# G'bye C'Dale, Hello 585



## Just Sam (Feb 24, 2004)

Had her for a month or two now, figured I'd get some miles on it before posting and commenting. I can honestly say that this bike didn't imake me any faster or able to climb anything I couldn't before, but it does make my heart beat faster and it harder to wipe the stupid grin off my face.

I switched from a CAAD7 w/ Dura-Ace to my 585 w/Chorus, so it was a drastic change. I absolutely love the campy shifters and how they work. The look frame is every bit as stiff as what my Cannondale was, but without beating me to death. The bike just feels like I'm floating down the road, I can't say it's fully the frame since I changed wheels, tires, seat, etc. I have no complaints with Dura-Ace (other then the single shifts, which never were a problem until I rode campy), and still feel it is a smoother shifting drivetrain. I'll be swapping the Dura-Ace out on my 'Dale for Veloce (it's relegated to a full-time trainer bike now). But as a package it is just a dream to ride.

I want to give props to John at Neuvation Cycles for the awesome wheels and even better customer service.
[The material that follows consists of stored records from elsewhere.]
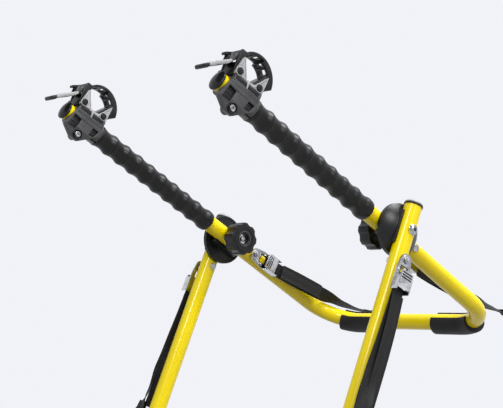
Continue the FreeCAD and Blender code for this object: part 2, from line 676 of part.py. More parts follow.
def build_cradle():
    """The bracket with two triangular ears each side and a V between them, its pins and its rubber strips."""
    base_y = "block_height + fit_gap / 2"
    outline = [
        (base_y, f"{CLAMP_END} + 1.5", "1"), ("ear_height", f"{TIP_PIN} + 1.6", "1.2"),
        ("vee_height", f"{VEE} + 6", "3"), ("vee_height", VEE, "2"), ("vee_height + 2.6", f"{HUB_PIN} + 7", "8"),
        ("ear_height", f"{HUB_PIN} - 9", "1.2"), (base_y, f"{HUB_PIN} - 9", "1"),
    ]
    near = plate("ear_near", outline, "ear_half_width - ear_thickness", "ear_thickness")
    far = plate("ear_far", outline, "-ear_half_width", "ear_thickness")
    base = box(
        "ear_base", "2 * ear_half_width", "ear_base", f"{CLAMP_END} - {HUB_PIN} - 8",
        ("-ear_half_width", base_y, f"{HUB_PIN} + 8"),
    )
    pin_bores = [
        cylinder(f"ear_bore_{name}", "jaw_pin_radius + bolt_clearance", "4 * ear_half_width", ("-2 * ear_half_width", "pin_height", z), "x")
        for name, z in (("tip", TIP_PIN), ("hub", HUB_PIN))
    ]
    twice(cut("ear_bracket", fuse("ear_blank", near, far, base), *pin_bores), "cradle_bracket", UPPER, ARM_SHIFT)

    pins = []
    head = "ear_half_width + fit_gap"
    for name, z in (("tip", TIP_PIN), ("hub", HUB_PIN)):
        pins.append(fuse(
            f"jaw_pin_{name}",
            cylinder(f"jaw_pin_{name}_shank", "jaw_pin_radius", f"2 * ({head})", (f"-({head})", "pin_height", z), "x"),
            cylinder(f"jaw_pin_{name}_near", "jaw_pin_head", "2.2", (head, "pin_height", z), "x"),
            cylinder(f"jaw_pin_{name}_far", "jaw_pin_head", "2.2", (f"-({head}) - 2.2", "pin_height", z), "x"),
        ))
    both = doc.addObject("Part::Compound", "jaw_pins")
    both.Links = pins
    twice(both, "jaw_pins", UPPER, ARM_SHIFT)

    # Rubber: a strip in each side slot of the block.
    strips = []
    for side, name in ((1, "near"), (-1, "far")):
        strip_x = "block_half_width - 3.7" if side > 0 else "-block_half_width - 0.6"
        for where, z in (("tip", f"{VEE} + 2.5 + fit_gap"), ("hub", f"{VEE} - 2.5 - strip_length + fit_gap")):
            strips.append(box(
                f"strip_{where}_{name}", "4.3", "strip_height", "strip_length",
                (strip_x, "block_height - strip_height - 1.2 + fit_gap", z),
            ))
    rubber = doc.addObject("Part::Compound", "cradle_rubber")
    rubber.Links = strips
    twice(rubber, "cradle_rubber", UPPER, ARM_SHIFT)


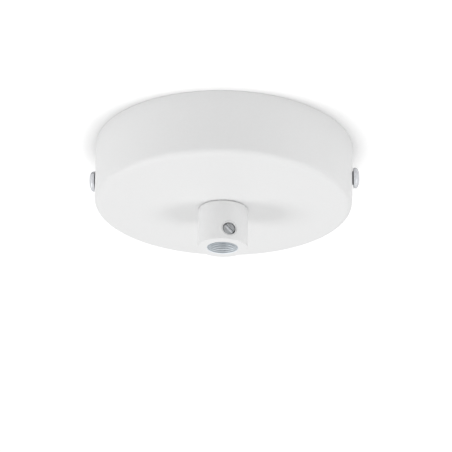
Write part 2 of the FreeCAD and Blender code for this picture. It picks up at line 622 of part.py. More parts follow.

The rear deraileur would rub the spokes in the largest cog, John swapped my rear wheel out for a new one that was laced to the inside of the hub. Not only did he ship before I sent the old one out, but he offered to pay the return shipping (I returned his check to him with my old wheel. And also to Chas at Look USA for promptly shipping me a replacement cap for my headset, which was lost when the fork was cut.
View attachment 67593


View attachment 67594


View attachment 67595


For those that can't tell, the drivetrain is fully Campagnolo Chorus CT, Neuvation R28 SL2 Wheelset, FSA - K-Wing bars, FSA OS - 115 Stem, Thomson post, Fizik Aliante saddle, and Ultegra pedals..


----------



## ethanweiss90 (Aug 14, 2006)

*585*

what size is that?


----------



## Just Sam (Feb 24, 2004)

It's an XL.


----------